--- WHAT THE TASK REQUIRES ---
Write out the listing exactly as it is given.

▽

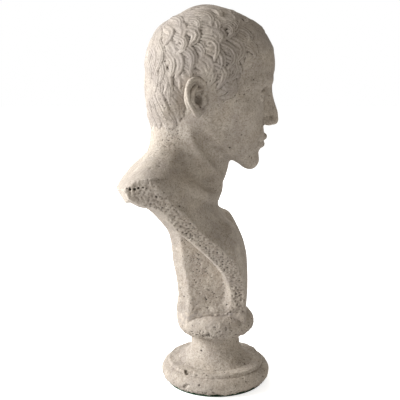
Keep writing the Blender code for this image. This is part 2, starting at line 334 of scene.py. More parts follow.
class Skin:
    """The meshed surface of a block of clay, for the carving that is finer than the clay."""

    def __init__(self, clay):
        self.points, self.quads = meshed(clay)
        self.smooth = self.points.copy()
        self.normals, _ = clay.slope(self.points)
        self.count = len(self.points)
        self.tree = None

    def near(self, point, reach):
        """Numbers of the points of the uncut surface within reach of a point."""
        if self.tree is None:
            self.tree = KDTree(self.count)
            for i, each in enumerate(self.smooth):
                self.tree.insert(each, i)
            self.tree.balance()
        return np.array([found[1] for found in self.tree.find_range(point, reach)], int)

    def push(self, height):
        self.points = self.points + self.normals * np.asarray(height)[:, None]

    def averaged(self, values, rounds):
        """Values averaged again and again with those of the neighbouring points."""
        start, end = np.concatenate([self.quads[:, [i, (i + 1) % 4]] for i in range(4)]).T
        share = np.bincount(start, minlength=self.count)
        for _ in range(rounds):
            around = [np.bincount(start, column[end], self.count) / share for column in values.T]
            values = 0.5 * values + 0.5 * np.stack(around, axis=1)
        return values

    def hollowness(self, rounds):
        """How far, in millimetres, each point lies below the average of its surroundings."""
        return np.sum((self.averaged(self.points, rounds) - self.points) * self.normals, axis=1)


def pit_skin(skin, rng, count, chance, sizes, depth):
    """Cuts ragged pits round points picked at random, in clusters. Returns how deep each point was cut."""
    clusters = np.clip(noise(skin.smooth, 16, 91) + 0.45, 0.05, 1.5)
    chance = np.maximum(chance, 0) * clusters
    seeds = rng.choice(skin.count, count, p=chance / chance.sum())
    cut = np.zeros(skin.count)
    warp = noise(skin.smooth, 1.8, 77)
    for seed in seeds:
        radius = sizes[0] + (sizes[1] - sizes[0]) * rng.random() ** 2.5
        found = skin.near(skin.smooth[seed], radius * 1.9)
        away = skin.smooth[found] - skin.smooth[seed]
        stretch = unit(rng.standard_normal(3))
        span = np.sum(away**2, axis=1) * 1.5 - 1.1 * (away @ stretch) ** 2
        share = np.sqrt(np.maximum(span, 0)) / radius + 0.4 * warp[found]
        deep = depth * rng.uniform(0.5, 1.0) * np.clip(1.5 * (1 - share), 0, 1)
        cut[found] = np.maximum(cut[found], deep)
    skin.push(-cut)
    return cut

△

--- SOLUTION TO THIS EXERCISE ---
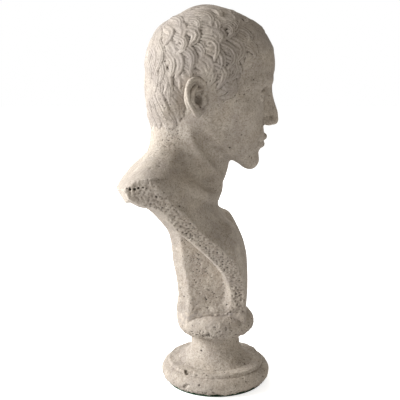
Keep writing the Blender code for this image. This is part 2, starting at line 334 of scene.py. More parts follow.
class Skin:
    """The meshed surface of a block of clay, for the carving that is finer than the clay."""

    def __init__(self, clay):
        self.points, self.quads = meshed(clay)
        self.smooth = self.points.copy()
        self.normals, _ = clay.slope(self.points)
        self.count = len(self.points)
        self.tree = None

    def near(self, point, reach):
        """Numbers of the points of the uncut surface within reach of a point."""
        if self.tree is None:
            self.tree = KDTree(self.count)
            for i, each in enumerate(self.smooth):
                self.tree.insert(each, i)
            self.tree.balance()
        return np.array([found[1] for found in self.tree.find_range(point, reach)], int)

    def push(self, height):
        self.points = self.points + self.normals * np.asarray(height)[:, None]

    def averaged(self, values, rounds):
        """Values averaged again and again with those of the neighbouring points."""
        start, end = np.concatenate([self.quads[:, [i, (i + 1) % 4]] for i in range(4)]).T
        share = np.bincount(start, minlength=self.count)
        for _ in range(rounds):
            around = [np.bincount(start, column[end], self.count) / share for column in values.T]
            values = 0.5 * values + 0.5 * np.stack(around, axis=1)
        return values

    def hollowness(self, rounds):
        """How far, in millimetres, each point lies below the average of its surroundings."""
        return np.sum((self.averaged(self.points, rounds) - self.points) * self.normals, axis=1)


def pit_skin(skin, rng, count, chance, sizes, depth):
    """Cuts ragged pits round points picked at random, in clusters. Returns how deep each point was cut."""
    clusters = np.clip(noise(skin.smooth, 16, 91) + 0.45, 0.05, 1.5)
    chance = np.maximum(chance, 0) * clusters
    seeds = rng.choice(skin.count, count, p=chance / chance.sum())
    cut = np.zeros(skin.count)
    warp = noise(skin.smooth, 1.8, 77)
    for seed in seeds:
        radius = sizes[0] + (sizes[1] - sizes[0]) * rng.random() ** 2.5
        found = skin.near(skin.smooth[seed], radius * 1.9)
        away = skin.smooth[found] - skin.smooth[seed]
        stretch = unit(rng.standard_normal(3))
        span = np.sum(away**2, axis=1) * 1.5 - 1.1 * (away @ stretch) ** 2
        share = np.sqrt(np.maximum(span, 0)) / radius + 0.4 * warp[found]
        deep = depth * rng.uniform(0.5, 1.0) * np.clip(1.5 * (1 - share), 0, 1)
        cut[found] = np.maximum(cut[found], deep)
    skin.push(-cut)
    return cut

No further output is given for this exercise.